Segundo o STJ, “não se trata de mero ato judicial formal de encaminhamento de pedido de cooperação, mas de ato com caráter decisório proferido pelo Poder Judiciário francês no exercício típico da função jurisdicional. A concessão do exequatur é imprescindível na hipótese, pois, existente decisão judicial estrangeira a ser submetida ao crivo desta Corte, o caso concreto amolda-se à definição de carta rogatória, sendo de rigor a anulação dos procedimentos já realizados. Não respeitada a competência adequada para o processamento da cooperação internacional em território nacional, nos termos do art. 105, inciso III, alínea i, da Constituição da República, impõe-se a anulação do feito desde o seu início. O ato de delegação da condução e direção de produção de prova oral à Autoridade estrangeira, a fim de que esta proceda diretamente à inquirição da testemunha ou do investigado, não encontra qualquer tipo de respaldo constitucional, legal ou jurisprudencial. (…). Além disso, a nulidade decorrente do reconhecimento da necessidade de exequatur, abrange também a realização do aludido ato[1].

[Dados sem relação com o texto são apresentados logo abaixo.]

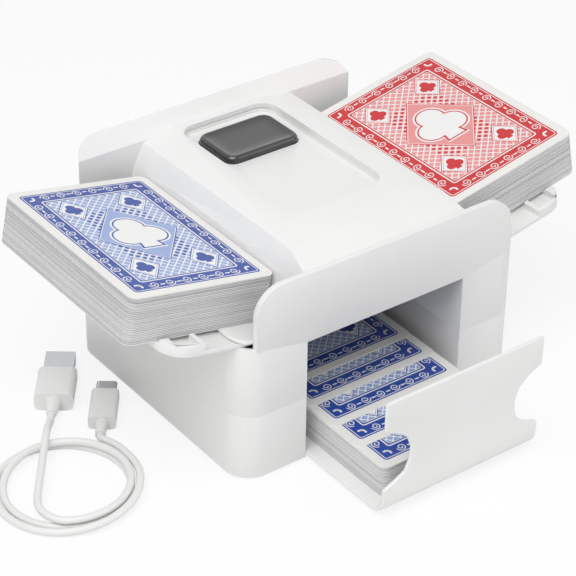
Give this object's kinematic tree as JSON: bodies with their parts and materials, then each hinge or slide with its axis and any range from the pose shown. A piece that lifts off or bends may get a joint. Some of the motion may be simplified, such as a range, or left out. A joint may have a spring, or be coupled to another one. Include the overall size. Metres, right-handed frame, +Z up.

Daí porque houve a nulidade! Outros vícios foram apontados, como a deliberada delegação do protagonismo para autoridades estrangeiras, já que o membro do MPF se ausentou da sala no início da oitiva do investigado, deixando-o com os franceses.

Enfim, tema muitíssimo importante! Você sabia da diferença entre Carta Rogatória e Auxílio Direto? Agora já sabe! Anota aí e vamos em frente, porque isso vai cair na sua prova!

Pedro Coelho – Defensor Público Federal e Professor de Processo Penal e Legislação Penal Especial.

 

 

[1] RHC 102.322/RJ, Rel. Ministra LAURITA VAZ, SEXTA TURMA, julgado em 12/05/2020.